持“肯定论”者认为,对单位盗窃不能以单位犯罪论处,但是对单位盗窃中的有关责任人员应以自然人犯罪即盗窃罪论处,追究其刑事责任。最高人民检察院的司法解释,就支持“肯定论”。目前,持肯定说的学者主要有如下理由:首先,犯罪的本质是侵犯法益,刑法的目的是保护法益。从法益侵犯的角度看,无论是个人盗窃还是单位盗窃,对法益的侵犯都是一样的。其次,作为盗窃罪这些财产犯罪构成要件的“非法占有目的”,并不局限于非法占为己有的目的,非法为第三人占有也属于非法占有。最后,从国外的立法例来看,很多国家财产犯罪的立法都明文规定了为第三人利益的非法占有也属于非法占有目的。然后,肯定说有利
于避免否定说可能带来的严重后果。
二、基于“两种理论”是否违反罪刑法定原则之考量
(一)采用否定论的推理方式会违反罪刑法定原则,将会导致司法的恣意
罪刑法定原则是刑法的生命。依罪刑法定原则,对某行为是否认定为有罪,必须首先“找法”———即找出特定的法律规定,然后对照案件事实,审视特定的行为是否符合刑法的规定———即审视行为是否为某犯罪成立所必备的要素,如果行为符合刑法的规定,则可认定犯罪,否则无罪。如果事先随意确定行为的性质,再来对照刑法规定,必然达不到罪刑法定原则所要求的限制司法机关权力的目的。故而,采用否定论者的论证方法得出的结论与罪刑法定原则的精神相抵触。这是因为:如果采用否定论的论证方式,我们完全会为所欲为,玩弄法律于股掌之上,对某行为想入罪就入罪,想出罪就出罪。如果随意倒置三段论推理中的大小前提,将会导致司法的恣意,这会严重损害刑法罪刑法定原则对司法权的限制,导致司法权的失范[4]。

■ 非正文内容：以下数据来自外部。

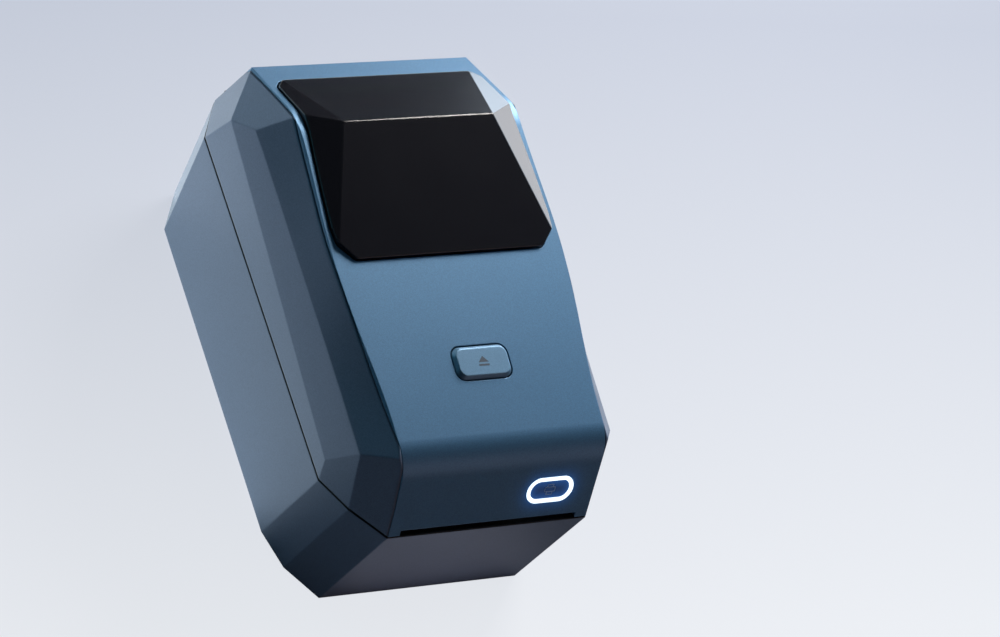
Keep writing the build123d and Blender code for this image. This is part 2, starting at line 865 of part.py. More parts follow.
with BuildPart() as gear_posts:
    for axis in (upper_idler_axis, lower_idler_axis):
        rod_between((-gear_outside - 0.4, -cheeks[0] + 0.2), axis, post_radius)
        rod_between((-gear_inside + shadow_gap, -cheeks[1]), axis, 2 * post_radius)
gear_posts.part.label = "gear_posts"
export_step(gear_posts.part, "parts/gear_posts.step")

with BuildPart() as catch_pins:
    for side in both:
        ends = sorted((side * (cheeks[0] - catch_length), side * (cheeks[1] + 0.1)))
        rod_between(ends, catch_axis, catch_radius)
catch_pins.part.label = "catch_pins"
export_step(catch_pins.part, "parts/catch_pins.step")

# Stepper motor and its gear train
motor_face = -cheeks[0] + motor_ear[2]
with BuildPart() as stepper_motor:
    rod_between((motor_face, -cheeks[0] + motor_length), pinion_axis, motor_radius)
    rod_between((-cheeks[1], motor_face), pinion_axis, motor_collar_radius)
    with BuildSketch(side_view.offset(-cheeks[0])) as ears:
        with Locations(pinion_axis):
            SlotOverall(motor_ear[0], motor_ear[1])
    extrude(ears.sketch, amount=motor_ear[2])
    rod_between(
        (-half_width, -cheeks[0] + motor_shaft_depth + fit_gap),
        pinion_axis,
        motor_shaft_radius + running_clearance,
        Mode.SUBTRACT,
    )
stepper_motor.part.label = "stepper_motor"
export_step(stepper_motor.part, "parts/stepper_motor.step")

with BuildPart() as motor_shaft:
    rod_between((-gear_outside - 0.3, -cheeks[0] + motor_shaft_depth), pinion_axis, motor_shaft_radius)
motor_shaft.part.label = "motor_shaft"
export_step(motor_shaft.part, "parts/motor_shaft.step")

gear_start = -gear_outside
idler_bore = post_radius + running_clearance
motor_pinion = spur_gear(
    pinion_axis, pinion_teeth, pinion_angle, motor_shaft_radius + press_gap, gear_start, gear_width
)
motor_pinion.part.label = "motor_pinion"
export_step(motor_pinion.part, "parts/motor_pinion.step")
lower_idler_gear = spur_gear(
    lower_idler_axis, lower_idler_teeth, lower_idler_angle, idler_bore, gear_start, gear_width
)
lower_idler_gear.part.label = "lower_idler_gear"
export_step(lower_idler_gear.part, "parts/lower_idler_gear.step")
upper_idler_gear = spur_gear(
    upper_idler_axis, upper_idler_teeth, upper_idler_angle, idler_bore, gear_start, gear_width
)
upper_idler_gear.part.label = "upper_idler_gear"
export_step(upper_idler_gear.part, "parts/upper_idler_gear.step")
platen_gear = spur_gear(
    platen_axis, platen_teeth, platen_angle, shaft_radius + press_gap, gear_start, gear_width
)
platen_gear.part.label = "platen_gear"
export_step(platen_gear.part, "parts/platen_gear.step")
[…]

持“否定论”者过分强调了自然人犯罪主体和单位犯罪主体的差异性及盗窃财物归属不同,从而得出同等法益侵害、同样手段、同样行为的性质却是不同的。实际上,“从犯罪本质来说,就盗窃财产而言,不管盗窃主体是自然人还是单位,也不管实施盗窃行为的本人是否获得了利益,其行为对他人或其他单位的财产的永久性剥夺没有改变,即行为对财产的侵犯性,并不取决于盗窃的主体是自然人还是单位,也不取决于行为人是否获得了利益;在某些情况下,单位实施的盗窃对他人财产的侵犯可能更严重”。笔者认为,对某行为是否具有法益侵害及其程度,应当从客观的事实———行为对法益的侵害或严重威胁出发,作出客观的判断,而不是结合其他因素做综合判断,否则,就可能随意扩大或缩小犯罪圈,致使刑法的随意性而严重威胁罪刑法定原则。[5]具体到单位盗窃,其严重侵害了法益是毫无疑问的。